The national president of Mothers Against Drunk Driving remarked that the 4.6-percent increase in drunk driving fatalities “alarming.” One of MADD’s top legislative priorities for cutting down on fatal drunk driving accidents is for all states to pass laws requiring anyone convicted of a drunk-driving offense to be required to use an ignition interlock device in order to drive.

Some 30 states still lack such laws, but it is unclear whether MADD considers Texas to be among them. In Texas, judges can order drivers to install ignition interlocks as a condition of continuing to drive, but this is not required in all cases.

NHTSA reports that the majority of the increase in fatal traffic accidents last year occurred in the first quarter of the year. Unfortunately, most of the fatalities were among motorcyclists and pedestrians, but deaths also increased among bikers and the occupants of commercial trucks.

Overall, the agency received reports of 33,561 fatal crashes in 2012 -- 1,082 more than in the previous year, despite no increase in the average number of miles Americans spent behind the wheel.

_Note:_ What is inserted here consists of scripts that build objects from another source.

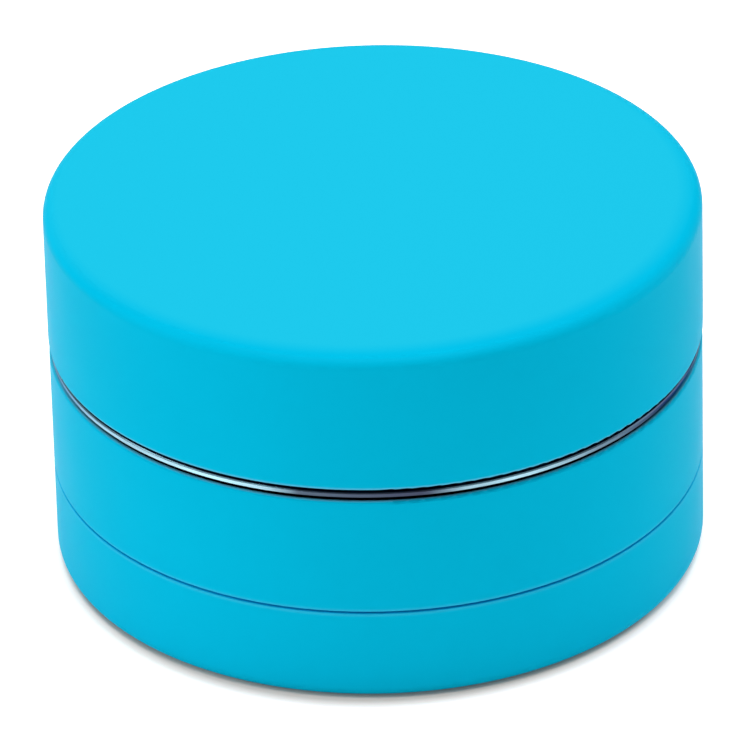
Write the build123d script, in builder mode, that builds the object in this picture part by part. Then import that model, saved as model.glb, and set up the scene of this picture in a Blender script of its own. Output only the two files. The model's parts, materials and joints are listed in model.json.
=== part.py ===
from build123d import *

import os

# A twist pill crusher: a screw-on powder base, a toothed crushing chamber and a
# magnetic lid. Millimetres, +Z up, origin at the centre of the underside. Every
# turned outline below is a closed list of (radius, height) points.

# ---- Outside -----------------------------------------------------------------
OUTER_R = 31.5  # blue skins of the base and the chamber
LID_R = 31.55  # blue skin of the lid
CORE_R = 30.2  # metal under the skins
HEIGHT = 36.8
SKIN = 1.3  # skin thickness over the top and under the base
SEAM_Z = 9.5  # parting line between base and chamber
SEAM_GAP = 0.2
SLEEVE_TOP_Z = 21.65
SLEEVE_LIP_R = 31.1  # the sleeve is bevelled inside its lip, under the flange
LID_EDGE_Z = 22.9
TOP_ROUND = 1.0
BOTTOM_ROUND = 1.2
EDGE_ROUND = 0.3  # moulded edges of the skins
SEAM_ROUND = 0.15  # the two edges that meet at the parting line

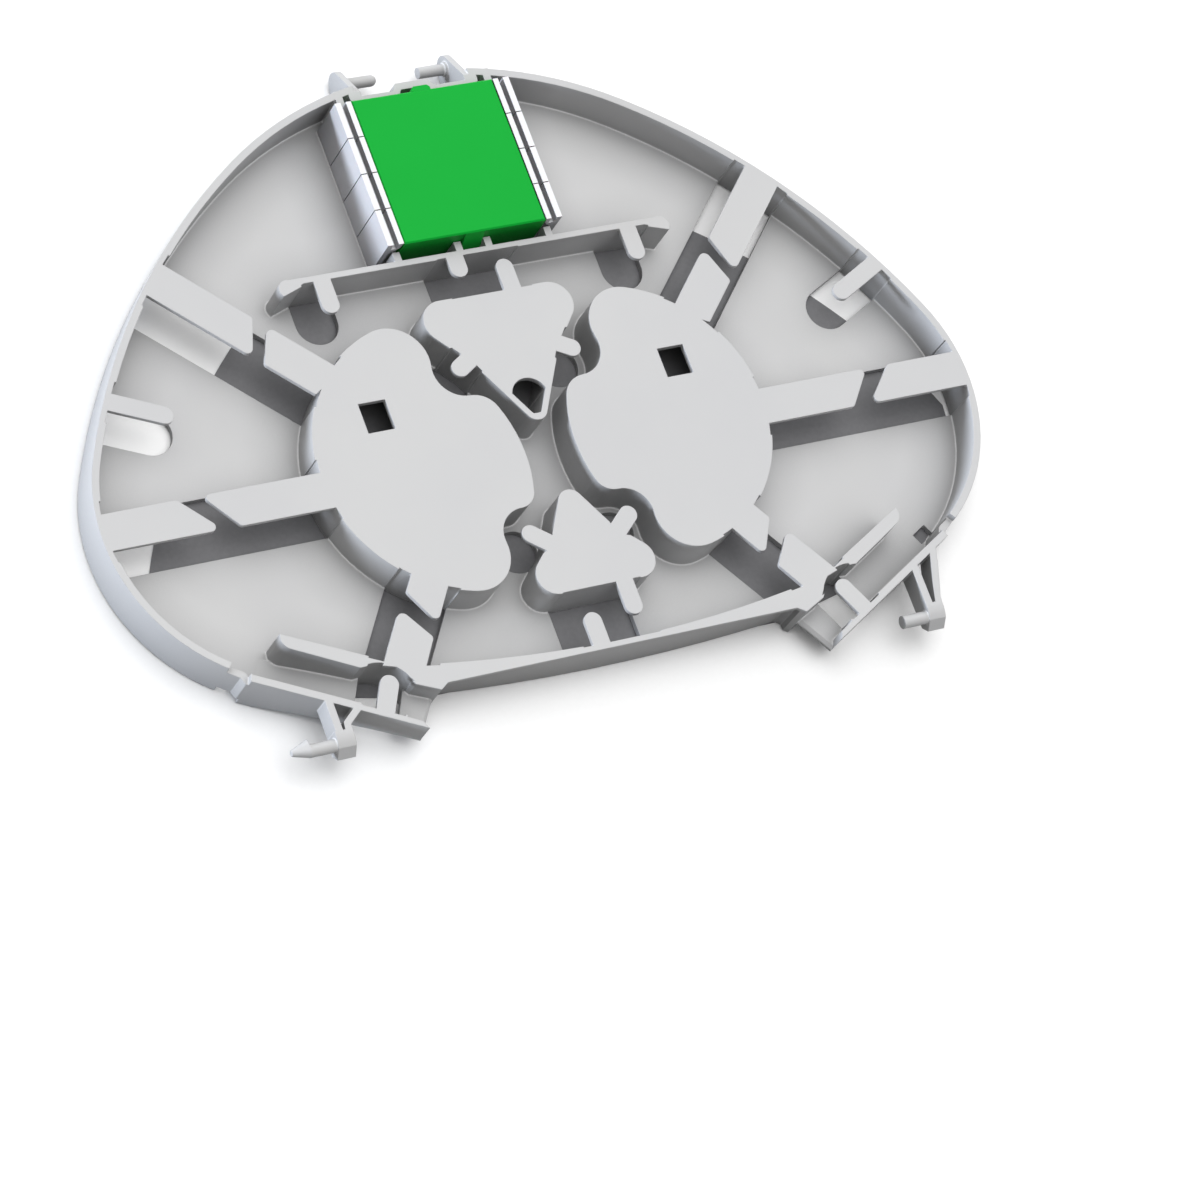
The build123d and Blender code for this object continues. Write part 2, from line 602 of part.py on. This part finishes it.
# Coupler block with four ports right through it, and a tab at each end
with BuildPart() as adapter_housing:
    with BuildSketch(plan(FLOOR)):
        with Locations((0, BLOCK_CENTRE_Y)):
            Rectangle(2 * BLOCK_HALF_X, BLOCK_FACES[1] - BLOCK_FACES[0])
    extrude(amount=BLOCK_TOP - FLOOR)
    chamfer(adapter_housing.faces().sort_by(Axis.Z)[-1].edges(), EDGE_BREAK)
    for index in range(PORTS):
        with BuildSketch(across(-BLOCK_HALF_X)):
            with Locations((port_y(index), PORT_Z)):
                Rectangle(PORT_WIDTH, PORT_HEIGHT)
        extrude(amount=2 * BLOCK_HALF_X, mode=Mode.SUBTRACT)
    tab_half, tab_reach, tab_depth = REAR_TAB
    with BuildSketch(plan(BLOCK_TOP - tab_depth)):
        with BuildLine():
            Polyline(
                (-tab_half, BLOCK_FACES[1] - 0.5),
                (-tab_half, BLOCK_FACES[1] + tab_reach / 2),
                (-tab_half + tab_reach / 2, BLOCK_FACES[1] + tab_reach),
                (tab_half - tab_reach / 2, BLOCK_FACES[1] + tab_reach),
                (tab_half, BLOCK_FACES[1] + tab_reach / 2),
                (tab_half, BLOCK_FACES[1] - 0.5),
                close=True,
            )
        make_face()
    extrude(amount=tab_depth - EDGE_BREAK)
    rib_half, rib_reach, rib_drop = FRONT_TAB
    with BuildSketch(across(-rib_half)):
        with BuildLine():
            Polyline(
                (BLOCK_FACES[0] + 0.5, BLOCK_TOP - EDGE_BREAK),
                (BLOCK_FACES[0], BLOCK_TOP - EDGE_BREAK),
                (BLOCK_FACES[0] - rib_reach, BLOCK_TOP - rib_drop),
                (BLOCK_FACES[0] - rib_reach, FLOOR),
                (BLOCK_FACES[0] + 0.5, FLOOR),
                close=True,
            )
        make_face()
    extrude(amount=2 * rib_half)
adapter_housing.part.label = "adapter_housing"
export_step(adapter_housing.part, "parts/adapter_housing.step")

SIDES = (("left", -1), ("right", 1))

for side_name, flip in SIDES:
    for index in range(PORTS):
        middle_y = port_y(index)
        outline_points = [*CAP_GRIP, (PLATE_FACES[0], PLATE_DEPTH), (PLATE_FACES[1], PLATE_DEPTH)]
        outline_points += [(PLATE_FACES[1], 0), (GROOVE_FACES[1], 0), (GROOVE_FACES[1], GROOVE_DEPTH)]
        outline_points += [(GROOVE_FACES[0], GROOVE_DEPTH), (GROOVE_FACES[0], 0)]
        upright = Plane(origin=(0, middle_y - PLAN_CENTRE_Y, 0), x_dir=(1, 0, 0), z_dir=(0, -1, 0))
        with BuildPart() as dust_cap:
            with BuildSketch(upright):
                with BuildLine():
                    Polyline(
                        *[(flip * (BLOCK_HALF_X + out), BLOCK_TOP - down) for out, down in outline_points],
                        close=True,
                    )
                make_face()
            extrude(amount=CAP_WIDTH / 2, both=True)
            with BuildSketch(across(flip * (BLOCK_HALF_X - PLUG_DEPTH))):
                with Locations((middle_y, PORT_Z)):
                    Rectangle(PORT_WIDTH - 2 * PLUG_FIT, PORT_HEIGHT - 2 * PLUG_FIT)
            extrude(amount=flip * (PLUG_DEPTH + PLATE_FACES[0] + 0.2))
            with BuildSketch(across(flip * (BLOCK_HALF_X - PLUG_DEPTH))):
                with Locations((middle_y, PORT_Z)):
                    Rectangle(
                        PORT_WIDTH - 2 * (PLUG_FIT + PLUG_WALL), PORT_HEIGHT - 2 * (PLUG_FIT + PLUG_WALL)
                    )
            extrude(amount=flip * (PLUG_DEPTH + 0.6), mode=Mode.SUBTRACT)
        name = f"dust_cap_{side_name}_{index + 1}"
        dust_cap.part.label = name
        export_step(dust_cap.part, f"parts/{name}.step")

        with BuildPart() as latch_insert:
            with BuildSketch(across(0)):
                with Locations((middle_y, PORT_Z)):
                    Rectangle(PORT_WIDTH, PORT_HEIGHT)
            extrude(amount=flip * FLANGE)
            with BuildSketch(across(flip * FLANGE)):
                with Locations((middle_y, PORT_Z)):
                    RegularPolygon(HOLDER_RADIUS, 8)
            extrude(amount=flip * HOLDER_LENGTH)
            with BuildSketch(across(0)):
                with Locations((middle_y, PORT_Z)):
                    Circle(SLEEVE_RADIUS + SLEEVE_BORE_FIT)
            extrude(amount=flip * (FLANGE + HOLDER_LENGTH), mode=Mode.SUBTRACT)
            arm_z = PORT_HEIGHT / 2 - LATCH_THICKNESS / 2 - 0.25
            with BuildSketch(across(flip * FLANGE)):
                with Locations((middle_y, PORT_Z + arm_z), (middle_y, PORT_Z - arm_z)):
                    Rectangle(LATCH_WIDTH, LATCH_THICKNESS)
            extrude(amount=flip * LATCH_REACH)
            hook_z = arm_z - LATCH_THICKNESS / 2 - LATCH_HOOK / 2
            with BuildSketch(across(flip * (FLANGE + LATCH_REACH - HOOK_LENGTH))):
                with Locations((middle_y, PORT_Z + hook_z), (middle_y, PORT_Z - hook_z)):
                    Rectangle(LATCH_WIDTH, LATCH_HOOK)
            extrude(amount=flip * HOOK_LENGTH)
        name = f"latch_insert_{side_name}_{index + 1}"
        latch_insert.part.label = name
        export_step(latch_insert.part, f"parts/{name}.step")

for index in range(PORTS):
    with BuildPart() as alignment_sleeve:
        with BuildSketch(across(-SLEEVE_LENGTH / 2)):
            with Locations((port_y(index), PORT_Z)):
                Circle(SLEEVE_RADIUS)
                Circle(SLEEVE_BORE, mode=Mode.SUBTRACT)
            with Locations((port_y(index), PORT_Z + SLEEVE_RADIUS)):
                Rectangle(SLEEVE_SLOT, 2 * SLEEVE_RADIUS, mode=Mode.SUBTRACT)
        extrude(amount=SLEEVE_LENGTH)
    name = f"alignment_sleeve_{index + 1}"
    alignment_sleeve.part.label = name
    export_step(alignment_sleeve.part, f"parts/{name}.step")
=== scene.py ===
import math

import bpy
import numpy as np
from mathutils import Matrix, Vector, geometry

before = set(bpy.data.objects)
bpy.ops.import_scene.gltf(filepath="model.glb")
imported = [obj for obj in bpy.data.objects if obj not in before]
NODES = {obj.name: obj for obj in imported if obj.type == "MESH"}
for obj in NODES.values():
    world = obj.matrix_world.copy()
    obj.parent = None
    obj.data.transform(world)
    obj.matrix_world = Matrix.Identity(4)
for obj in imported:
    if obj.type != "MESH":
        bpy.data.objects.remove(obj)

bl_info = {
    "name": "Fibre patch cassette finish",
    "version": (1, 0, 0),
    "blender": (4, 5, 0),
    "location": "View3D > Sidebar > Cassette",
    "description": "Moulded plastic finishes and a studio for a fibre patch cassette",
    "category": "Object",
}

MM = 0.001
# Places along the tray are counted in mm from a datum on its line of symmetry, and the
# model's middle lies this far behind that datum.
DATUM_Y = 25.15

# Finishes
CLOUD_MM = 35.0            # breadth of the flow clouds in a moulding
CORNER_REACH_MM = 14.0     # how far from a corner its painted shade reaches
FOOT_REACH_MM = 0.5        # half the breadth of the painted highlight line at a wall's foot
DEPTH_REACH_MM = 0.6       # how deep light goes below a waxy skin
# Colour of the painted shade in inner corners
CORNER_SHADE = "202022"
# Colour of the painted highlight line at walls' feet
FOOT_PAINTED_HIGHLIGHT = "F2F2F2"
CARD_FIBRES_PER_M = 900.0

# Studio
GLOW_TOWARDS = (0.42, 0.76, 0.5)
FLOOR_HALF_M = 6.0
FLOOR_AT_MM = -0.4
UNDERLAY_AT_MM = -0.2
UNDERLAY_INSET_MM = 2.2
UNDERLAY_POINTS = 240
UNDERSIDE_MM = 0.2         # the tray's underside is all that lies lower than this
FRONT_WALL_Y = -46.0       # the underlay stays between the front wall and the rear notch
REAR_NOTCH_Y = 95.0
LAMP_DEGREES = 12.0
LAMP_AIM = (1.0, -0.25, -0.06)
SENSOR_MM = 36.0
CAMERA_RIGHT = (0.8738, -0.3395, 0.3482)
CAMERA_FORWARD = (0.4508, 0.297, -0.8418)
CAMERA_AT_MM = (-537.8, -387.0, 1011.8)


# Colours and nodes

def linear(colour):
    """An sRGB hex colour, such as "D9D9DA", as the linear RGBA that shaders take."""
    parts = [int(colour[i:i + 2], 16) / 255 for i in (0, 2, 4)]
    return [p / 12.92 if p <= 0.04045 else ((p + 0.055) / 1.055) ** 2.4 for p in parts] + [1.0]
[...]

On the positive side, fatal traffic accidents as a trend remain at their lowest level since 1950. Also, preliminary reports for the first six months of 2013 showed that fatalities were lower than during the same period in 2012. That said, the holiday season is among the top periods for fatal drunk-driving accidents, with both more drivers on the road and also more people celebrating with alcohol.

"As we look to the future,” commented Secretary of Transportation Anthony Foxx, “we must focus our efforts to tackle persistent and emerging issues that threaten the safety of motorists, cyclists and pedestrians across the nation."